━━━━━ Supplied material ━━━━━
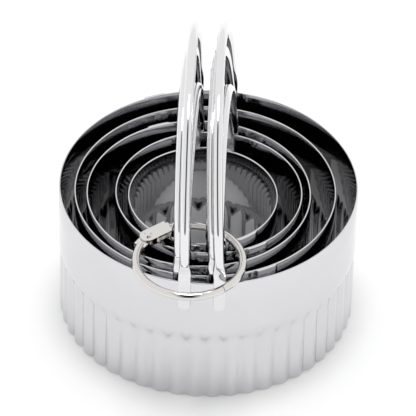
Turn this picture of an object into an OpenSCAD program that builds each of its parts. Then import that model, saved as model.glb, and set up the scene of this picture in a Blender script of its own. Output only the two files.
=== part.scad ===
// Nested set of five round cutters with fluted lower walls, held together by a hinged binder ring.
// Millimetres, +Z up. The origin is the middle of the largest cutter's cutting edge, on the table.
// Cutter 1 is the largest and cutter 5 the smallest. The handles run from front (-Y) to back (+Y).

/* [Bands] */
// Outer diameter of the largest cutter
largest_d = 88.9; // [74:0.1:107]
// Step in diameter from one cutter to the next
size_step = 11.1; // [9.2:0.1:13.4]
// Height of every band
band_h = 45; // [37:0.5:54]
// Thickness of the sheet steel
sheet_t = 0.5; // [0.4:0.05:0.6]
// Length of the lap at each band's welded seam
lap_w = 7; // [5:0.5:9]
// Angle of the seam on each band, largest first
seam_turn = [108, -67, 106, -66, -62]; // [-180:1:180]

/* [Flutes] */
// Height of the fluted wall above the cutting edge
flute_h = 26; // [18:0.5:27]
// Distance from one flute to the next round the wall
flute_pitch = 5.6; // [4.6:0.1:6.8]
// Depth of the valleys below the crests
flute_depth = 0.8; // [0.6:0.05:1]
// How far the crests lie inside the plain wall
flute_sink = 0.35; // [0.2:0.05:0.5]
// Height of the shoulder between plain and fluted wall
shoulder_h = 1.5; // [1:0.1:2]

/* [Nesting] */
// Sideways rest place of cutters 2 to 5 in the next larger one, as a share of the free room
nest_x = [-0.26, -0.53, 0.83, -0.48]; // [-0.9:0.01:0.9]
// The same from front to back
nest_y = [-0.97, -0.56, 0.18, -0.71]; // [-1:0.01:1]
// Least gap between neighbouring cutters
nest_gap = 0.3; // [0.2:0.05:0.5]

/* [Handles] */
// Diameter of the handle wire
wire_d = 3; // [2.5:0.1:3.6]
// Distance between the two wires of a handle at their feet
wire_spacing = 10.2; // [8.5:0.1:12.3]
// Height of the arch centres above the rim
arch_rise = 2.6; // [1:0.1:3]
// Inward lean of each wire, in degrees
wire_lean = 1.1; // [0:0.1:1.5]
// Gap between the round wire and the wall
wire_gap = 0.1; // [0.05:0.05:0.3]
// Turn of each handle about its cutter's axis, largest first, in degrees
handle_turn = [1.5, 2.6, -0.3, 3, 5.5]; // [-8:0.1:8]
// Lean of each whole handle to the right, in degrees, largest first
handle_tilt = [-2.1, -3, -0.6, -1, -1]; // [-4:0.1:4]

/* [Tabs] */
// Width of the flattened wire ends
tab_w = 3.7; // [3.1:0.1:4.2]
// Thickness of the flattened wire ends
tab_t = 1.2; // [1:0.1:1.4]
// Length of the tabs below the rim
tab_drop = 9.5; // [8:0.5:11]
// Height above the rim where the flattening begins
press_rise = 5; // [4:0.5:6]
// Height of the slope from flat to round
press_slope = 3; // [2:0.5:4]
// Radius of the tab's lower corners
tab_corner = 1.1; // [0.8:0.1:1.3]

/* [Binder ring] */
// Diameter of the ring at the middle of its wire
ring_d = 31.4; // [29:0.1:37.6]
// Diameter of the ring's wire
ring_wire_d = 2.4; // [2:0.1:2.8]
// Sideways place of the ring's middle
ring_x = -5.1; // [-6:0.1:-4]
// Gap between the ring and the nearest tab
ring_gap = 0.3; // [0.2:0.05:0.6]
// Gap between the ring and the rims below it
ring_seat_gap = 0.35; // [0.2:0.05:0.6]
// Angle of the hinge round the ring, in degrees
hinge_turn = 142; // [130:1:150]
// Angle of the clasp round the ring, in degrees
clasp_turn = -46; // [-60:1:-40]
// Length of the half lap at the clasp
clasp_lap = 3; // [2:0.5:4]
// Gap in the half lap, between the two ends
clasp_gap = 0.15; // [0.1:0.05:0.3]

/* [Ring hinge] */
// Diameter of the rivet
rivet_d = 1.6; // [1.3:0.1:1.9]
// Diameter of the rivet's upper head
rivet_head_d = 2.8; // [2.4:0.1:3.2]
// Height of the rivet's upper head
rivet_head_h = 0.55; // [0.4:0.05:0.8]
// Height of the rivet's peened lower end
rivet_peen_h = 0.25; // [0.15:0.05:0.3]
// Running clearance of the rivet in the gate, on the radius
rivet_clear = 0.05; // [0.02:0.01:0.1]
// Thickness of the bracket's sheet
bracket_t = 0.5; // [0.4:0.05:0.6]
// Width of the bracket
bracket_w = 4.8; // [4.4:0.1:5.4]
// Length of the bracket from the rivet to its far end's centre
bracket_l = 7.6; // [7:0.1:8.4]
// Thickness of the gate's flattened tongue
tongue_t = 1.2; // [1:0.1:1.4]
// Width of both flattened tongues
tongue_w = 3.6; // [3.2:0.1:4]
// Clearance above and below the gate's tongue
tongue_clear = 0.06; // [0.03:0.01:0.1]
// Length of the gate's tongue from the rivet
tongue_l = 3.6; // [3:0.1:4.5]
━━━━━
→ **Stated task**: Check every line for "each" and show the ones that have it.

→ **Solution for this problem**:
Turn this picture of an object into an OpenSCAD program that builds each of its parts. Then import that model, saved as model.glb, and set up the scene of this picture in a Blender script of its own. Output only the two files.
// Length of the lap at each band's welded seam
// Angle of the seam on each band, largest first
// Inward lean of each wire, in degrees
// Turn of each handle about its cutter's axis, largest first, in degrees
// Lean of each whole handle to the right, in degrees, largest first